NAP History (was RE: The large ISPs and Peering)
sschnell at cisco.com
Fri Jul 27 00:28:19 UTC 2001
At the time we were developing the architecture for the NY NAP ATM was
supported only via that nasty DXI interface. Costly, less reliable, and not
easy to configure. Some of you may recall Tim Salo's working group
discussions in that regard.
I recall seeing a UUnet router at the Sprint NAP. At least, that's what the
dymo label on the front of the 7505 said!
From: owner-nanog at merit.edu [mailto:owner-nanog at merit.edu]On Behalf Of
Sent: Thursday, July 26, 2001 15:33
To: rs at seastrom.com
Cc: nanog at merit.edu
Subject: Re: NAP History (was RE: The large ISPs and Peering)
On Thu, 26 July 2001, Robert E. Seastrom wrote:
> At the time, the "center of the universe" was AS690, which was paid
> for by US taxpayer money and consequently had an AUP. The NAPs were
> envisioned as a transitional mechanism away from that arrangement. A
> lot of us at the time wondered aloud why NSF needed to provide a stamp
> of approval on US-based exchange points, as the FIXes, MAE East, and
> Milo's setup at NASA-Ames were already going concerns without any kind
> of endorsement from the NSF. Some companies (notably UUnet) thought
> this was gratuitous enough that they never showed up at any NAPs.
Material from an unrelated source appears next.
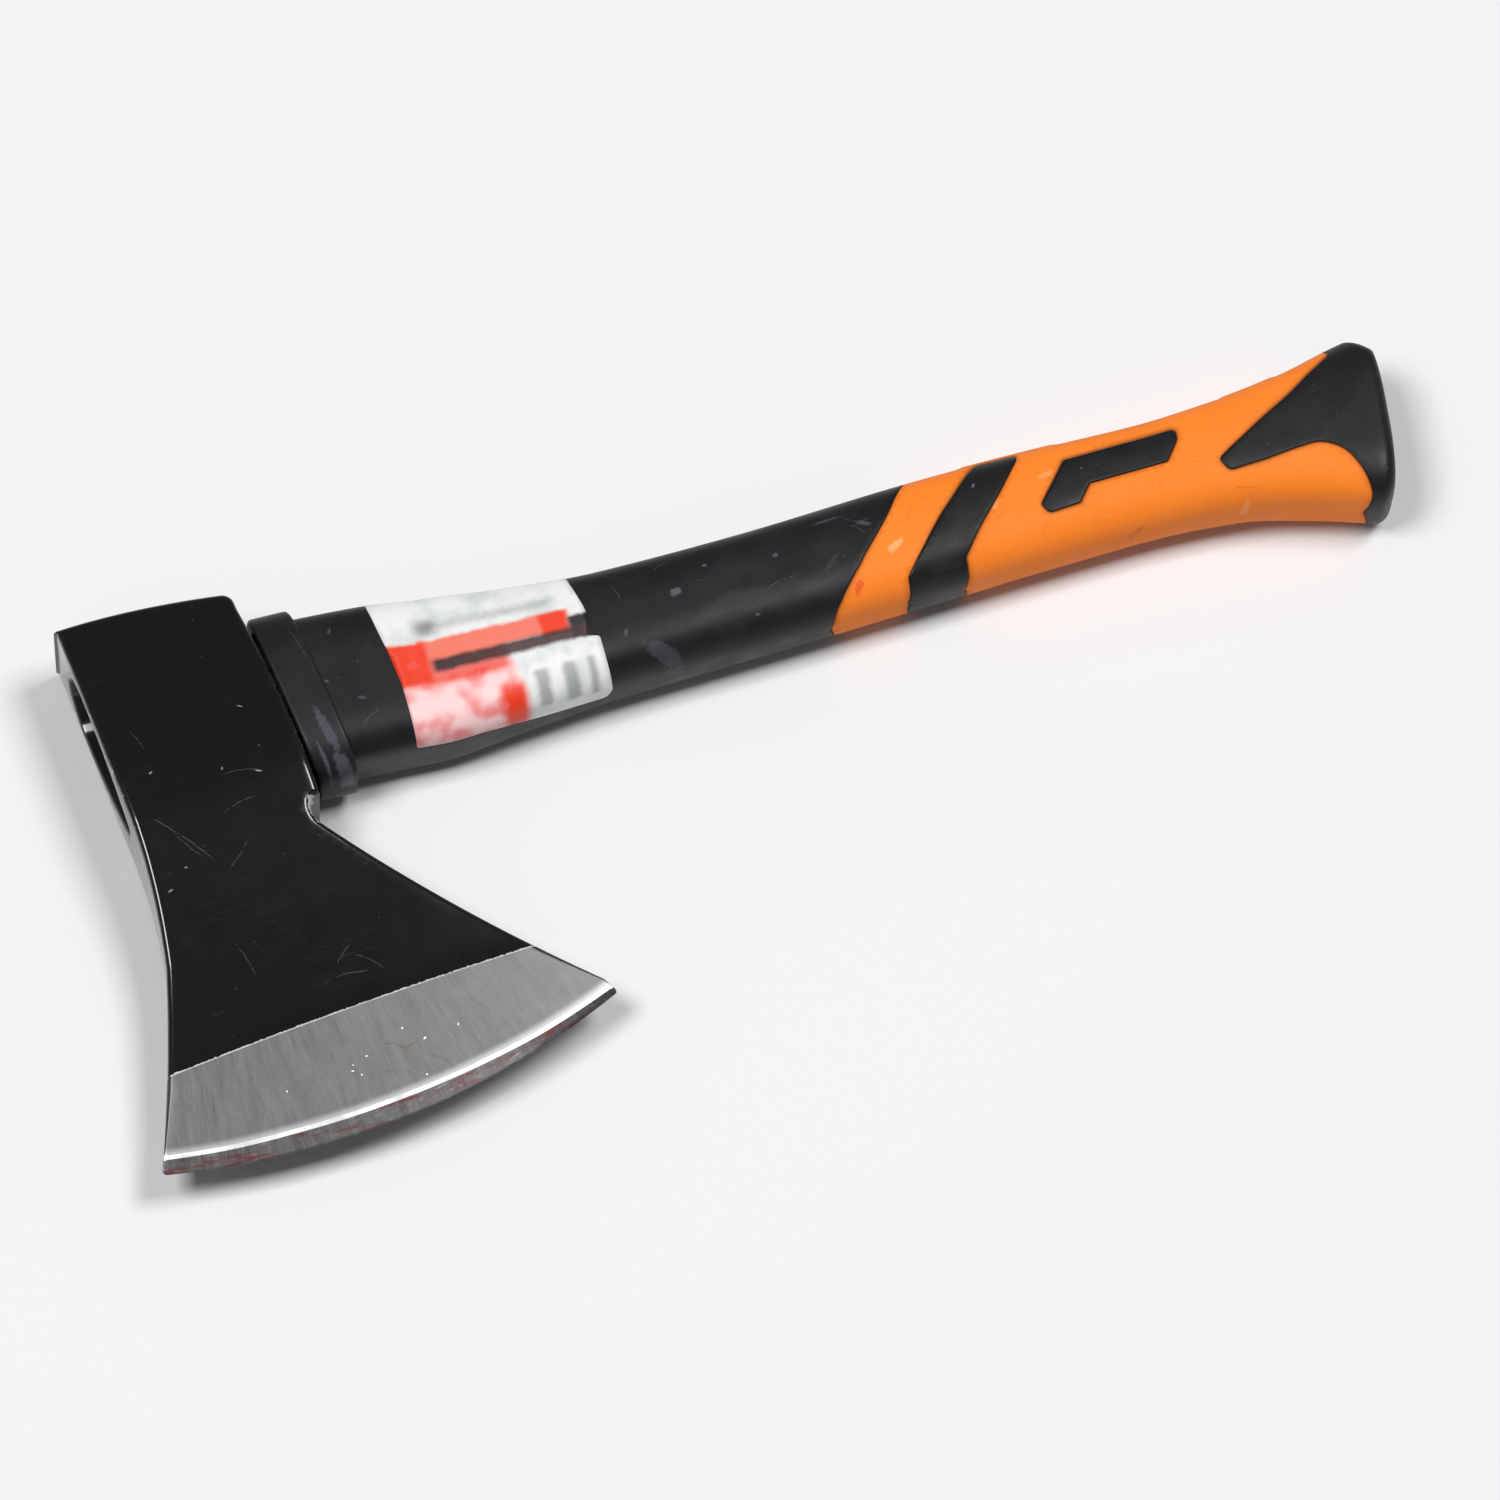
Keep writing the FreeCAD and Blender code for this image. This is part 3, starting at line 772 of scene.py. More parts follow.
def butt_end(turns):
    """Rows of points round the butt's edge and over its slightly domed end."""
    start_x = back_x(turns)
    middle, depth, thick, power = section(start_x)
    out = reach(depth, thick, power, turns)
    rows = []
    for angle in (0, 14, 28, 42, 56, 70, 82, 90):
        turned = math.radians(angle)
        less = out - END_ROUND * (1 - math.cos(turned))
        row = around_axis(start_x, middle, less, turns)
        if angle:
            row[:, 0] = end_x(row[:, 1]) - END_ROUND + END_ROUND * math.sin(turned)
        rows.append(row)
    rim = rows[-1]
    centre = np.array([0, float(rim[:, 1].mean()), 0])
    for scale in (0.82, 0.6, 0.38, 0.18):
        row = (rim - centre) * np.array([1, scale, scale]) + centre
        row[:, 0] = end_x(row[:, 1]) + END_DOME * (1 - scale)
        rows.append(row)
    return rows, (end_x(centre[1]) + END_DOME, centre[1], 0.0)


def make_jacket(sheet):
    """Black moulding: collar, tube, the room under the grip, the islands and the butt."""
    outer = sheet.grooved()
    count = len(outer)
    faces = sheet.black + [tuple(i + count for i in f) for f in sheet.orange]
    for a, b in off_plane_edges(sheet.orange, sheet):
        faces.append((b, a, a + count, b + count))
    points = [outer, sheet.points(-RUBBER_DEPTH)]
    add_end(points, faces, *collar_end(sheet.turns), flip=False)
    add_end(points, faces, *butt_end(sheet.turns), flip=True)
    points, faces = mirrored(np.vstack(points), faces)
    piece = new_object("handle_jacket_shell", points, faces)
    tidy_mesh(piece, sharp_degrees=50)
    mark_seam(piece, sheet)
    return piece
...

If I recall, the objection was to using ATM for a exchange fabric, because
several people thought it was less reliable at the time. I thought UUNET
was at the New York NAP (SPRINT Pennsauken, NJ) as well as the MAE-East
alternate NAP, which used FDDI.
There were several ISPs at that time which only connected to FDDI/Gigaswitch
based exchange points, and shunned the ATM exchange points.